In MSCD 12.279 I note that provided is a conjunction meaning if or on condition that—”I’ll let you go to the party, provided you take a taxi home.” That’s the everyday use of provided and provided that.

But in drafting, provided that is also used as a truncation of the “term of enactment” it is provided that. Into the nineteenth century, provided that was used to introduce statutory provisions. And in contacts, it continues to serve that introductory function, although drafters mostly use provided however, that, preceded by a semicolon. It’s used to introduce not only conditions, but also limitations and exceptions, as well as unrelated provisions. It’s become a lazy way to tack on extra language in the course of negotiations.

So in saying that under California law provided that typically denotes a condition, the Jacobsen court made a murky issue seem clearer than it actually is, although of course one could drive a truck through “typically.”

So what kind of provided that is on display in Jacobsen? I agree with the Federal Circuit that it’s best read as a condition. That’s because the language in question doesn’t contain anything to suggest that in this context provided that conveys anything other than its meaning in everyday usage.

Of course, it would be best not to have to litigate this issue. My advice is that you not use provided that in any of its variant forms.

About the author

Ken Adams is the leading authority on how to say clearly whatever you want to say in a contract. He’s author of A Manual of Style for Contract Drafting, and he offers online and in-person training around the world. He’s also chief content officer of LegalSifter, Inc., a company that combines artificial intelligence and expertise to assist with review of contracts.

7 thoughts on ““Provided That””

  1. Bryan: Sensible question! Assuming that the drafter did in fact want to express a condition, I’d say “on condition that,” or I’d start a new sentence with “It is a condition to … that ….” Ken

  2. Other alternatives to using “provided that” to express a condition are “if” and “so long as.” (You can put but, only, or but only in from of either of them for emphasis or flow.)

    Note that the connotations of “if” and “so long as” are different. I’d ideally use “if” for a one-time condition and “so long as” for a continuing one. The difference is just a side benefit of not using “provided that.”

    Here, I think I’d probably use some version of “so long as” (because I do think it was probably a continuing condition that the drafters wanted).

  3. “My advice is that you not use provided that in any of its variant forms.”

    Good luck with giving that advice — Now that we’ve got the Federal Circuit telling us that “provided that” has this particular meaning in this particular context, many of us will be faced with partners and colleagues claiming that to use any phrase other than ‘provided that’ is tantamount to malpractice.

  4. Michael – you’re probably right, but surely they would be unwise to do so? This judgement rests on the court’s finding of fact regarding what the phrase meant in this context. It is persuasive rather than binding and, in different circumstances with different arguments, another court could hold differently. The lower court did exactly that.
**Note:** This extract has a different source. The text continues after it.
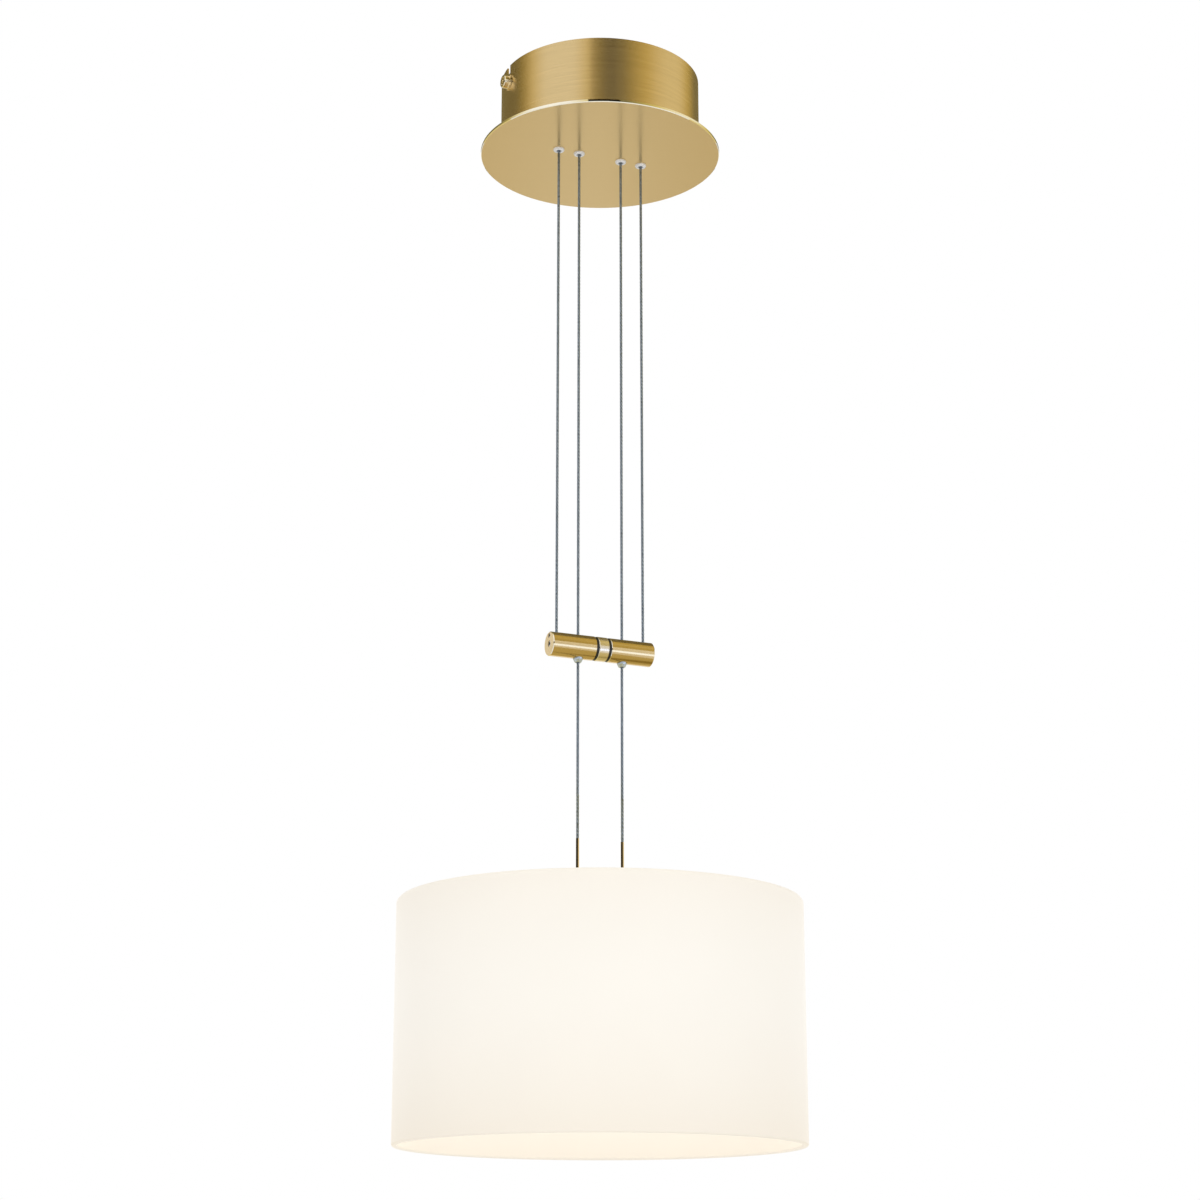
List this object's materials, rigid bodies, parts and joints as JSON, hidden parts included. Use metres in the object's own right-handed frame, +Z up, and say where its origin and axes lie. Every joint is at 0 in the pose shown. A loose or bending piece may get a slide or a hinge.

    That said, I think that if you use “provided that” to connect one provision with another and expect it NOT to be interpreted as a condition, then you are walking into trouble. If it is not to tie one provision to the other, what is it actually for?

  5. Art: If you “tie one provision to the other,” it doesn’t follow that one provision is necessarily a condition to the other. See MSCD for examples of different sorts of relationships using some variation on provided that. Ken

  6. The words “provided however that” are equivalent to the word “unless”. The form “provided however that” is an exception (do/unless/then) not a conditional (if/then). Exceptions are distinguished from conditionals by the presence of a default action (the “do” part). An exception cancels the default action, possibly substituting it for another action. The Federal Court, while correct in the outcome, has referred to these “provided however” exception clauses as “conditions” of the license, thus muddying the water. The distinction they are making is between contractual conditions and obligations, not logical conditionals and exceptions – a very important caveat.

    Logical conditionals must evaluate as true in order for the associated _conditional_ action to apply. By contrast, logical exceptions must all evaluate as false in order for a _default_ action to apply.

    Exceptions are an important logical tool, and if they didn’t already exist someone would need to invent them. Exceptions are common in computer programming (try/catch/finally), as are the conditionals (if/then/else, while/do, do/until, etc.).

    In legal contracts, exceptions (ie. “unless”) impose a logical rigour, encapsulation, and clarity that cannot be achieved using conditionals. However, they are often (and disastrously) mistaken for conditionals, and which can give them the exact opposite effect if the first exception is triggered, because the reader thinks there is no need to further examine the remaining exceptions. On the contrary, all exceptions must be tested in order and only the last triggered exception is valid. In these situations the drafter of the contract will often be accused of having made a “mistake’, whereas in fact the contract wording is completely unambiguous. It is the reader who is in error.

    In the case in point, there are a series of cascading (well only 2 in fact) exceptions. This is a typical construct in legal exceptions – each exception applies to the one preceding it and order matters. In computer science, cascading exceptions are rare (a feature of artificial intelligence) and exceptions are typically non cascading because they can all treated as exceptions to the default action, rather than to each other.

    In order to understand whether the forms of “providing that” are conditions or obligations it is necessary to correctly understand the underlying mathematical rigour of “if/then” and “do/unless”. Once you can be clear about the correctness or otherwise of the type of logical construct involved, then this will also clarify what is/was intended.